Ainda nesta linha, o Superior
Tribunal de Justiça, ao julgar um Agravo Regimental na Medida Cautelar
n°20.472/DF, entendeu por bem não limitar a responsabilidade dos sócios ao
capital social por ele integralizado, na medida em que também se mostrou a
favor da tese da satisfação integral do crédito a ser recebido pelo credor.
Merece destaque parte do voto do
então Ministro relator Dr. Marco Buzzi, ao enfatizar que “o artigo 50 do Código Civil não tece qualquer restrição nesse sentido,
sendo certo que tal exegese poderia, inclusive, tornar inócuo o instituto em
comento, destinado a permitir a satisfação pontual do credor, lesado pelo
desvio de finalidade ou confusão patrimonial”.
Em contrapartida, outros tribunais
pátrios se mostram contrários ao entendimento ora demonstrado, porquanto
asseveram ser descabida a responsabilização solidária dos sócios. O Tribunal de
Justiça de São Paulo, por exemplo, em um recente julgado (11.15.2015), ao
enfrentar o tema, decidiu em sentido inverso, reconhecendo a “Responsabilidade da sócia minoritária e sem
poderes de gerência limitada ao valor de suas quotas que integralizam o capital
social” (Agravo de Instrumento nº
2072574-65.2015.8.26.0000).
O Tribunal de Justiça do Distrito
Federal, em sede de Apelação Cível, também decidiu de forma unânime a aplicação
do disposto no art. 1.052 do Código Civil, que restringe a responsabilidade do
sócio ao limite do capital social integralizado.

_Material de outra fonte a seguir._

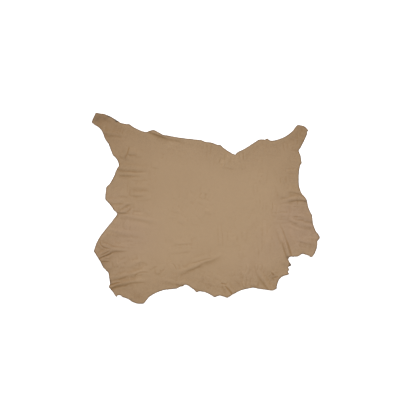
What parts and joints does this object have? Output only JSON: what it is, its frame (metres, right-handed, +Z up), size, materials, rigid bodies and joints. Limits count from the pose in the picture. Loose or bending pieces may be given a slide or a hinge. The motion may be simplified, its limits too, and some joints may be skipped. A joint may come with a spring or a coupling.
{
  "type": "lambskin leather hide",
  "caption": "Whole tanned lambskin lying flat, grain side up, with four shanks, side notches, a knife-trimmed uneven edge and low creases running in from the edge.",
  "frame": {"origin": "centre of the bounding box, on the surface that the hide lies on", "axes": "+X along the hide's greatest length, +Y across it towards the edge with the small notch, +Z up out of the grain side"},
  "size_m": [0.958, 0.8014, 0.0091],
  "materials": {
    "lambskin": "light taupe-tan, fine smooth grain, soft satin"
  },
  "bodies": {
    "root": {"lambskin_hide": "lambskin"}
  },
  "joints": []
}
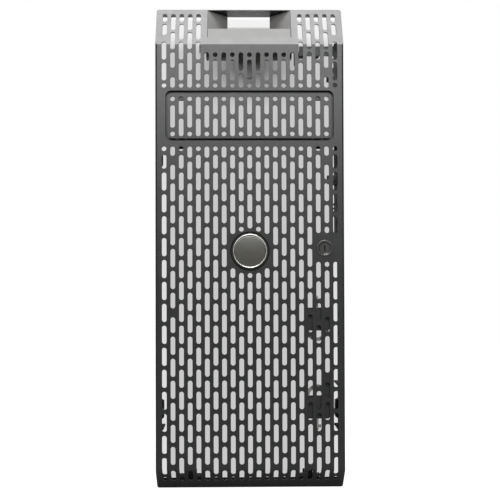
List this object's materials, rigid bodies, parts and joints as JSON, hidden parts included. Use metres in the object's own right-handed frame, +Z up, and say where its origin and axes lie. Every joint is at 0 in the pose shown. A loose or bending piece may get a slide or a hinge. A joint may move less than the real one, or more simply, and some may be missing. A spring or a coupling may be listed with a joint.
{
  "type": "server front bezel",
  "caption": "Lockable slotted front bezel for a tower server, with a drive-bay insert, a top handle pocket with a release latch, a turning round badge and stored keys.",
  "frame": {"origin": "middle of the lower edge of the rear rim, in the plane that meets the chassis", "axes": "+X to the bezel's right as seen from the front, +Y from the front face towards the chassis, +Z up"},
  "size_m": [0.175, 0.0525, 0.4525],
  "materials": {
    "shell_plastic": "satin charcoal moulding",
    "pocket_plastic": "satin black moulding",
    "collar_gloss": "glossy",
    "lock_metal": "brushed",
    "key_metal": "brushed",
    "screw_steel": "zinc plated",
    "spring_steel": "drawn wire",
    "badge_chrome": "polished",
    "badge_gloss": "glossy olive grey"
  },
  "bodies": {
    "bezel": {"bezel_shell": "shell_plastic", "drive_panel": "shell_plastic", "handle_pocket": "pocket_plastic", "pocket_screws": "screw_steel", "latch_housing": "shell_plastic", "latch_cover": "shell_plastic", "housing_screws": "screw_steel", "cover_screws": "screw_steel", "bar_guide_upper": "shell_plastic", "bar_guide_lower": "shell_plastic", "guide_screws": "screw_steel", "lock_collar": "collar_gloss", "lock_barrel": "lock_metal", "lock_nut": "screw_steel", "key_holder_upper": "pocket_plastic", "key_holder_lower": "pocket_plastic", "holder_screws": "screw_steel", "key_upper": "key_metal", "key_lower": "key_metal", "latch_spring": "spring_steel"},
    "latch": {"release_latch": "shell_plastic"},
    "lock_core": {"lock_plug": "lock_metal", "lock_cam": "screw_steel", "cam_screw": "screw_steel"},
    "lock_bar": {"lock_bar": "shell_plastic"},
    "badge": {"badge_carrier": "pocket_plastic", "badge_ring": "badge_chrome", "badge_face": "badge_gloss", "badge_clip": "spring_steel"}
  },
  "joints": [
    {"name": "latch_press", "type": "slide", "parent": "bezel", "child": "latch", "axis": [0, 0, -1], "range_m": [0, 0.005], "stiffness_N_per_m": 300, "springref_m": -0.01, "deforming": ["latch_spring"]},
    {"name": "lock_turn", "type": "hinge", "parent": "bezel", "child": "lock_core", "pos_m": [0.0693, 0, 0.2247], "axis": [0, 1, 0], "range_deg": [0, 90]},
    {"name": "bar_slide", "type": "slide", "parent": "bezel", "child": "lock_bar", "axis": [0, 0, -1], "range_m": [0, 0.00848]},
    {"name": "badge_turn", "type": "hinge", "parent": "bezel", "child": "badge", "pos_m": [0, 0, 0.2223], "axis": [0, 1, 0], "range_deg": [0, 90]}
  ],
  "couplings": [
    {"joint": "lock_turn", "follows": "bar_slide", "rad_per_m": 185.12}
  ]
}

Cumpre destacar ainda o entendimento cristalino do Tribunal de Justiça
do Rio Grande do Sul, ao defender a mesma tese ora ventilada (Agravo de Instrumento
Nº 70035362649). Nas razões de seu
voto, a Eminente Relatora aduz que: “a
aplicação do art. 50 do CC não torna devedor solidário o sócio da sociedade
empresária que teve a personalidade jurídica desconsiderada, apenas faz com que
os seus bens particulares passem a responder pela dívida da pessoa jurídica
(...)”.
Diante dessas breves considerações, é possível
concluir que o entendimento jurisprudencial ainda não é consolidado acerca dos
limites da responsabilidade dos sócios nos casos em que houver sido decretada a
desconsideração da personalidade jurídica, muito embora o STJ já tenha se
inclinado à tese da responsabilidade solidária e integral.

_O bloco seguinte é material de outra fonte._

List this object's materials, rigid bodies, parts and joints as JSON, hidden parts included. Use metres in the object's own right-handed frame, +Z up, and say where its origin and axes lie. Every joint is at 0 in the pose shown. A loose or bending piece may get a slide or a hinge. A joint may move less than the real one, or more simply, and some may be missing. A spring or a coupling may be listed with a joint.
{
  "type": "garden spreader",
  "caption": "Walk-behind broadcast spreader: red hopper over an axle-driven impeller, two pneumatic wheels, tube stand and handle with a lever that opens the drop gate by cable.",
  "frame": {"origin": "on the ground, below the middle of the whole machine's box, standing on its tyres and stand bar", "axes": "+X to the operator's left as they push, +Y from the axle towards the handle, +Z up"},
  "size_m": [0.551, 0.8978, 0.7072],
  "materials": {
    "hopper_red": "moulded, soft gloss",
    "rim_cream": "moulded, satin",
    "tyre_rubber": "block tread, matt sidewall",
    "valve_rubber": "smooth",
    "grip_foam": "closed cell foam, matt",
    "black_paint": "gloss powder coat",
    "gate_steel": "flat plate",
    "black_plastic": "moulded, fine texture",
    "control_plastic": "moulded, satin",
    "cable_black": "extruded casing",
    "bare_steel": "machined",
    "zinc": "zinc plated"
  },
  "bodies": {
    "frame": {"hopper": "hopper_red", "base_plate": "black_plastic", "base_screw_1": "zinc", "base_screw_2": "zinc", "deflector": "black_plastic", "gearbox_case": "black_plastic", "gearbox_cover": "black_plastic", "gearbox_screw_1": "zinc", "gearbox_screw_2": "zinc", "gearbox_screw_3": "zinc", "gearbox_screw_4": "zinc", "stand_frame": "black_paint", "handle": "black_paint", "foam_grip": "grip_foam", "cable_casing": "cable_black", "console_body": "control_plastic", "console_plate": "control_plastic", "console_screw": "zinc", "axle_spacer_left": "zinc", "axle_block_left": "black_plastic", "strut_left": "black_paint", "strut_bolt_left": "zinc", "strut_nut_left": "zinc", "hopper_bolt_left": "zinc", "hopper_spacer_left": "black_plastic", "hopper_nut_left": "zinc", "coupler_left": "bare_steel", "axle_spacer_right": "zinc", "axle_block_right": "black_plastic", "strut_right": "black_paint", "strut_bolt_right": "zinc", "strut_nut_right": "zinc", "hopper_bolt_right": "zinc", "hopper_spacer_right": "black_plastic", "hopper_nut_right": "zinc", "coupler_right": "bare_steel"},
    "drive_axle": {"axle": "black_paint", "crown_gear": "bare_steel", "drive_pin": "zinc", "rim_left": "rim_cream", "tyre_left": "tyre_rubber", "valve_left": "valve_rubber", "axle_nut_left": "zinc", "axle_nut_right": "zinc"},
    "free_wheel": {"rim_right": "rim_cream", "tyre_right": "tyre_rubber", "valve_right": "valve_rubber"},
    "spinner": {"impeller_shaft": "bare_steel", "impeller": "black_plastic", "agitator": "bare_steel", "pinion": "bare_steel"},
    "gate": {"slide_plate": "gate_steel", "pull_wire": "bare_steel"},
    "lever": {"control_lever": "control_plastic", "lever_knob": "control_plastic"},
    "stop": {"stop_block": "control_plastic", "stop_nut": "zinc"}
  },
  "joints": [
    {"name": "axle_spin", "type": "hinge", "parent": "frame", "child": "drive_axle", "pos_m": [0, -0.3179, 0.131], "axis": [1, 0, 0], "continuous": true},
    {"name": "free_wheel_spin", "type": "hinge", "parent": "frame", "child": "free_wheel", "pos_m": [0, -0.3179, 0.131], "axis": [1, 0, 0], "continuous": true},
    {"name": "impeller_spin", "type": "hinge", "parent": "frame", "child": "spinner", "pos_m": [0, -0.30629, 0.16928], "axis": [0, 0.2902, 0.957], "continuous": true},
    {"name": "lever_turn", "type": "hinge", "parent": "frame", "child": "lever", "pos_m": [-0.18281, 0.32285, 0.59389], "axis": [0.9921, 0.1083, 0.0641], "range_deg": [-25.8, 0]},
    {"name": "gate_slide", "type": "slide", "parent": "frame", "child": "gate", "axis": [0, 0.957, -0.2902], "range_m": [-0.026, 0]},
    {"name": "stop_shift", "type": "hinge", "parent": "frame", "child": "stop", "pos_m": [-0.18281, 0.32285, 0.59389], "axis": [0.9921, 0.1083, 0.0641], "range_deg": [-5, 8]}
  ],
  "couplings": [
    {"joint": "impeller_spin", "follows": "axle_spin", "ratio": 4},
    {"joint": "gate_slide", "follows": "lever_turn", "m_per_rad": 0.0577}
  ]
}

REFERÊNCIAS BIBLIOGRÁFICAS:
TOMAZETTE, MARLON. Curso
de Direito Empresarial: teoria geral e direito societário, volume 1, 4. Ed.
São Paulo: Atlas, 2012.
PARENTONI,
Leonardo Netto. Desconsideração
Contemporânea da Personalidade Jurídica – Dogmática e análise científica da
jurisprudência brasileira. São Paulo, Quartier Latin, 2014.
[1]
Estagiário de Homero Costa Advogados
[3]
TOMAZETTE, MARLON. Curso de Direito Empresarial: teoria geral e direito societário,
volume 1, 4. Ed. São Paulo: Atlas, 2012. Pag. 231.
[4]
PARENTONI, Leonardo Netto. Desconsideração Contemporânea da Personalidade
Jurídica – Dogmática e análise científica da jurisprudência brasileira. São
Paulo, Quartier Latin, 2014. Pags. 89.90.